Your power-suit fragrance:
"I think the most powerful fragrance, especially from my collection, would be the Fragile Violet. It’s by Alberto Morillas, who is such a genius and it’s such a complicated fragrance and it moves around so much. It’s really amazing the way it moves… the way it goes on is one thing and in 15 minutes it’s a completely different thing. In an hour it’s another thing, so it keeps you guessing, which is wonderful. I love juxtapositions on everything. And this fragrance is quite different on everyone who wears it. There’s something that’s exciting about that and makes it powerful.

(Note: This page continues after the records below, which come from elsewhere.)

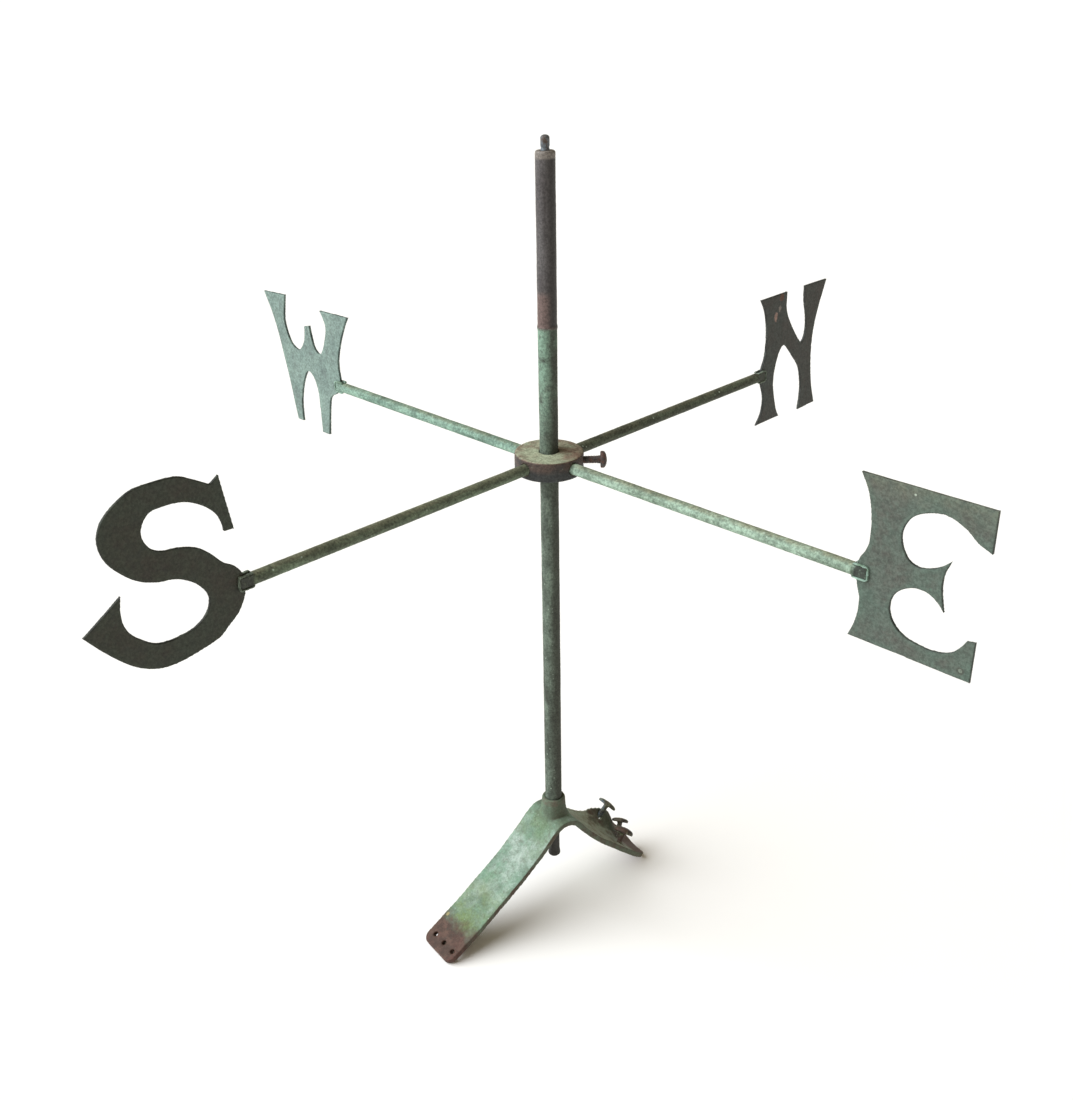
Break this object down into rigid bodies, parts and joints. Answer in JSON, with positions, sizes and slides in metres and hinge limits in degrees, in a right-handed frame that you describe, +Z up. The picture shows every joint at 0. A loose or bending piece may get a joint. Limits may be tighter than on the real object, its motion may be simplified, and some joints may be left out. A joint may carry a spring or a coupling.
{
  "type": "wind vane base with compass directional",
  "caption": "Wind vane base: round mast on a forged roof saddle, with a clamped hub, crossed arms, compass letter plates and a bare spindle for the turning figure.",
  "frame": {"origin": "on the mast's axis, level with the ends of the saddle's legs, which stand on the surface below", "axes": "+Z up the mast, +X towards the letter E, +Y towards the letter N"},
  "size_m": [0.632, 0.656, 0.581],
  "materials": {
    "saddle_verdigris": "cast bronze under matt pale verdigris, red-brown and bare at the near leg's end",
    "mast_bronze": "dark bronze, green verdigris below the spindle",
    "pin_steel": "dull grey steel",
    "hub_bronze": "dark brown bronze with pale green patches",
    "screw_brown": "dull purple-brown tarnish",
    "arm_verdigris": "pale verdigris with a tan upper edge",
    "arm_dark": "dark olive-grey tarnish",
    "letter_plate": "grey-green tarnish, greener along the edges",
    "braze_metal": "pale green crust over braze metal",
    "screw_bronze": "dull brown-green tarnish"
  },
  "bodies": {
    "stand": {"saddle": "saddle_verdigris", "mast": "mast_bronze", "pivot_pin": "pin_steel"},
    "directional": {"hub": "hub_bronze", "arm_north": "arm_dark", "arm_east": "arm_verdigris", "arm_south": "arm_dark", "arm_west": "arm_verdigris", "letter_n": "letter_plate", "letter_e": "letter_plate", "letter_s": "letter_plate", "letter_w": "letter_plate", "braze_north": "braze_metal", "braze_east": "braze_metal", "braze_south": "braze_metal", "braze_west": "braze_metal"},
    "set_screw": {"set_screw": "screw_brown"},
    "roof_screw_1": {"roof_screw_1": "screw_bronze"},
    "roof_screw_2": {"roof_screw_2": "screw_bronze"},
    "roof_screw_3": {"roof_screw_3": "screw_bronze"}
  },
  "joints": [
    {"name": "directional_turn", "type": "hinge", "parent": "stand", "child": "directional", "pos_m": [0, 0, 0.372], "axis": [0, 0, 1], "continuous": true},
    {"name": "set_screw_turn", "type": "hinge", "parent": "directional", "child": "set_screw", "pos_m": [0.02103, 0.0214, 0.372], "axis": [0.7009, 0.7133, 0], "range_deg": [0, 1080]},
    {"name": "roof_screw_1_slide", "type": "slide", "parent": "stand", "child": "roof_screw_1", "axis": [0.1174, 0.7415, 0.6606], "range_m": [-0.001, 0.003]},
    {"name": "roof_screw_2_slide", "type": "slide", "parent": "stand", "child": "roof_screw_2", "axis": [-0.3037, 0.5656, 0.7667], "range_m": [-0.001, 0.003]},
    {"name": "roof_screw_3_slide", "type": "slide", "parent": "stand", "child": "roof_screw_3", "axis": [-0.1235, 0.6855, 0.7175], "range_m": [-0.001, 0.003]}
  ]
}
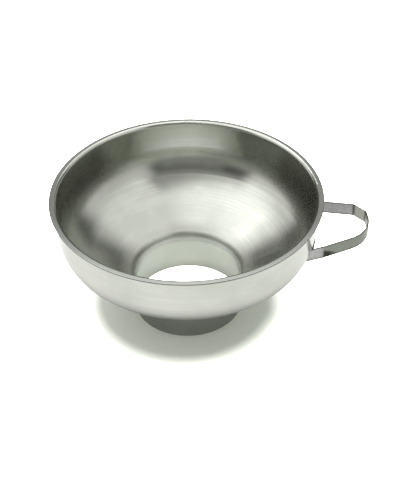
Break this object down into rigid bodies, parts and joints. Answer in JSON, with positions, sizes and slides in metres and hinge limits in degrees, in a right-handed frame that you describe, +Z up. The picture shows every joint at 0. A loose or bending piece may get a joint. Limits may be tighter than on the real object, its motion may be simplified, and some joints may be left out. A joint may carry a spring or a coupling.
{
  "type": "canning funnel",
  "caption": "Steel canning funnel: a broad round bowl with a flat out-turned rim, a short straight neck that drops into a jar's mouth, and a strip-metal loop handle at the side.",
  "frame": {"origin": "centre of the neck's lower end, on the funnel's axis, in the plane the funnel stands on", "axes": "+Z up the funnel's axis towards the rim; +X towards the handle; -Y towards the front"},
  "size_m": [0.1572, 0.133, 0.0682],
  "materials": {
    "bowl_steel": "satin, spun and polished inside",
    "neck_steel": "satin",
    "strap_steel": "bright, grained along the strip",
    "weld_steel": "ground weld metal"
  },
  "bodies": {
    "root": {"funnel_bowl": "bowl_steel", "neck_collar": "neck_steel", "neck_weld_seam": "weld_steel", "handle_strap": "strap_steel", "front_spot_welds": "weld_steel", "rear_spot_welds": "weld_steel"}
  },
  "joints": []
}
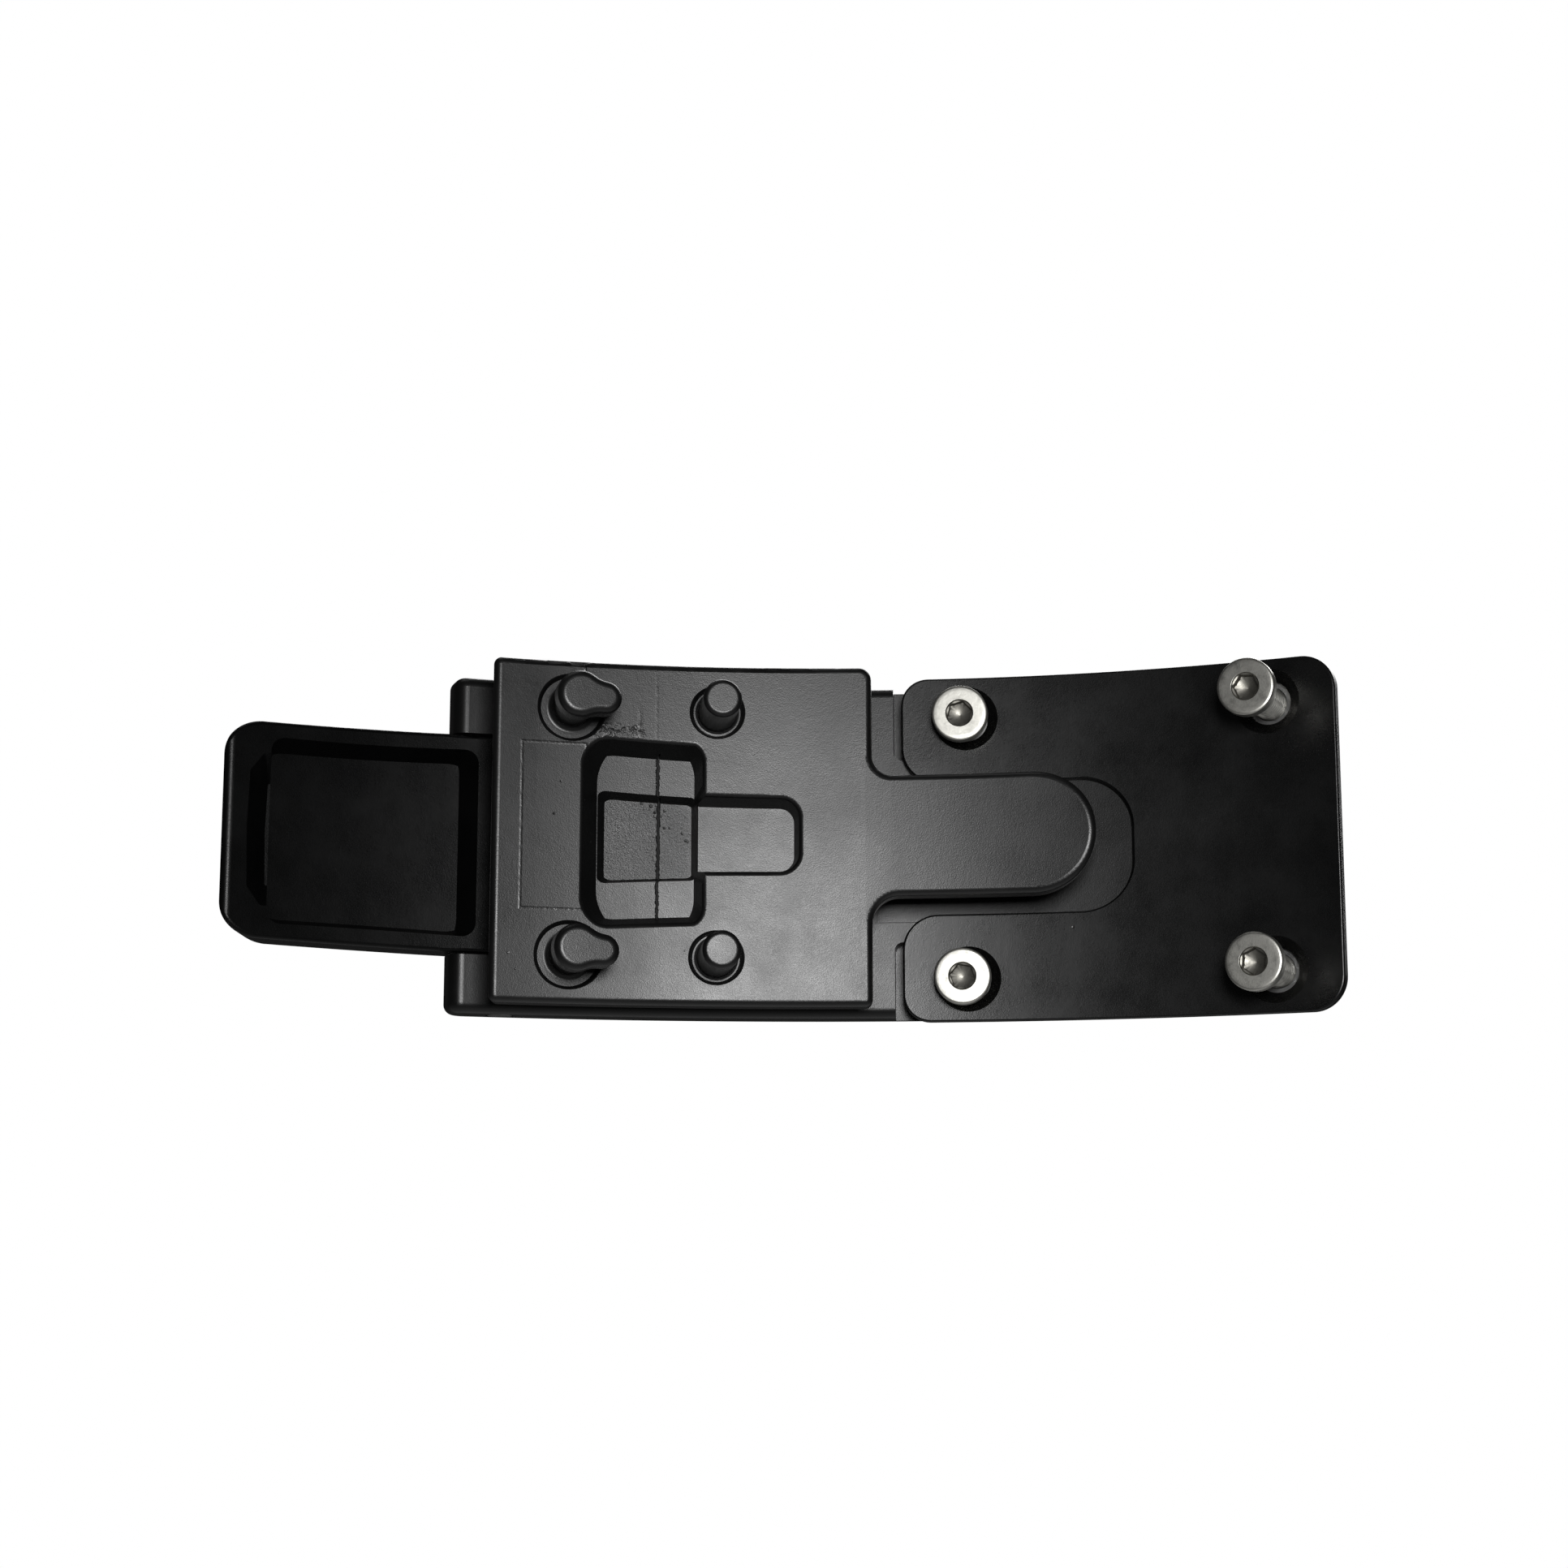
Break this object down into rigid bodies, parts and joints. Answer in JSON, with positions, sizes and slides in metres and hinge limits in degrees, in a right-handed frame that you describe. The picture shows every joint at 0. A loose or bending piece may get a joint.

I think florals notes can be powerful, especially for men. It’s funny, my friend’s husband—he’s a bit of a manly-man and was resistant to wearing floral perfumes. When I first launched, we had a sultry rose fragrance and I gave a little sample spray bottle to him and said, 'Just try this and let me know how it goes.' I told him it was for market research. [Laughs.] And literally in three days he was back and bought several bottles. He goes, 'I didn’t know how exciting this was—people come up to me and compliment me, the woman washing my hair at the barbershop wanted to know what I was wearing!' And I think until you experience that as a man, you don't know how exciting it can be. I think sometimes it’s a challenge with these 'strong men,' but if you forge through, they eventually get the point. [Laughs.]"
Your birthday suit fragrance:
"I have a new fragrance—a Saffron Oud and I’m obsessed with it. I wear it during the day, during the night, whenever. The reaction from the people on the street is a big part of it; people stop me everywhere and I love it! I'm wearing it tonight for my birthday dinner—there was no big reason in choosing that. It’s just a little new and I like to wear something a little new. Also having a brand like this, it’s very fun to play with different things because everyone pays attention to what you have on and you can see how people react to things and that’s always fun. I’m the same way about clothes—if I’ve got something new, I’m dying to get it on. [Laughs.] I’m getting a lot of attention this year on my birthday so I’m having fun with it. And I’m excited to smell good."